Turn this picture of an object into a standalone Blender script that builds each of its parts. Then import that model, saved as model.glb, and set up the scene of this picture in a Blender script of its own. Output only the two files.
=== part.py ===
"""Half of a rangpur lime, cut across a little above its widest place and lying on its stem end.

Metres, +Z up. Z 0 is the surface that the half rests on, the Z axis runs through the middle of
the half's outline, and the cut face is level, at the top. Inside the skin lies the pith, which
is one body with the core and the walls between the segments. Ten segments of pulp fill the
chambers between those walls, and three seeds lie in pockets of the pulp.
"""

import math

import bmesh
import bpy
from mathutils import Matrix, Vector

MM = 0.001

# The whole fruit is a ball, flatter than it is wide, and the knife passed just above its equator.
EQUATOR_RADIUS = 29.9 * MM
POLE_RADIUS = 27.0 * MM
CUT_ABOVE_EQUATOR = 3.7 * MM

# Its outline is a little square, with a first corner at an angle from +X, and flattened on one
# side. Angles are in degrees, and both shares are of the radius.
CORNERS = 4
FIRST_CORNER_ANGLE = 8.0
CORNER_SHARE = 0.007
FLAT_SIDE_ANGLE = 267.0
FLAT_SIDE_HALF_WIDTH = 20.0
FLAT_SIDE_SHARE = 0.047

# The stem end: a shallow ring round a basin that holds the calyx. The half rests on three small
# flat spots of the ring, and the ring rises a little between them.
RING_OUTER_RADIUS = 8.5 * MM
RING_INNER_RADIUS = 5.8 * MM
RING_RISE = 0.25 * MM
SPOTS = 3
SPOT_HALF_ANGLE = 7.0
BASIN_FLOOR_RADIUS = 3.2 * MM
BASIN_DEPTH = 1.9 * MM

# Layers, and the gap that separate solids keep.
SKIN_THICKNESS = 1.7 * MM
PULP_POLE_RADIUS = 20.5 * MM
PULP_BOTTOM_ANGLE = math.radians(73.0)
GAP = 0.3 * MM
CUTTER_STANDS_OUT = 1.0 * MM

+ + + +

Stated goal => Write the data back out verbatim.

Worked solution =>
Turn this picture of an object into a standalone Blender script that builds each of its parts. Then import that model, saved as model.glb, and set up the scene of this picture in a Blender script of its own. Output only the two files.
=== part.py ===
"""Half of a rangpur lime, cut across a little above its widest place and lying on its stem end.

Metres, +Z up. Z 0 is the surface that the half rests on, the Z axis runs through the middle of
the half's outline, and the cut face is level, at the top. Inside the skin lies the pith, which
is one body with the core and the walls between the segments. Ten segments of pulp fill the
chambers between those walls, and three seeds lie in pockets of the pulp.
"""

import math

import bmesh
import bpy
from mathutils import Matrix, Vector

MM = 0.001

# The whole fruit is a ball, flatter than it is wide, and the knife passed just above its equator.
EQUATOR_RADIUS = 29.9 * MM
POLE_RADIUS = 27.0 * MM
CUT_ABOVE_EQUATOR = 3.7 * MM

# Its outline is a little square, with a first corner at an angle from +X, and flattened on one
# side. Angles are in degrees, and both shares are of the radius.
CORNERS = 4
FIRST_CORNER_ANGLE = 8.0
CORNER_SHARE = 0.007
FLAT_SIDE_ANGLE = 267.0
FLAT_SIDE_HALF_WIDTH = 20.0
FLAT_SIDE_SHARE = 0.047

# The stem end: a shallow ring round a basin that holds the calyx. The half rests on three small
# flat spots of the ring, and the ring rises a little between them.
RING_OUTER_RADIUS = 8.5 * MM
RING_INNER_RADIUS = 5.8 * MM
RING_RISE = 0.25 * MM
SPOTS = 3
SPOT_HALF_ANGLE = 7.0
BASIN_FLOOR_RADIUS = 3.2 * MM
BASIN_DEPTH = 1.9 * MM

# Layers, and the gap that separate solids keep.
SKIN_THICKNESS = 1.7 * MM
PULP_POLE_RADIUS = 20.5 * MM
PULP_BOTTOM_ANGLE = math.radians(73.0)
GAP = 0.3 * MM
CUTTER_STANDS_OUT = 1.0 * MM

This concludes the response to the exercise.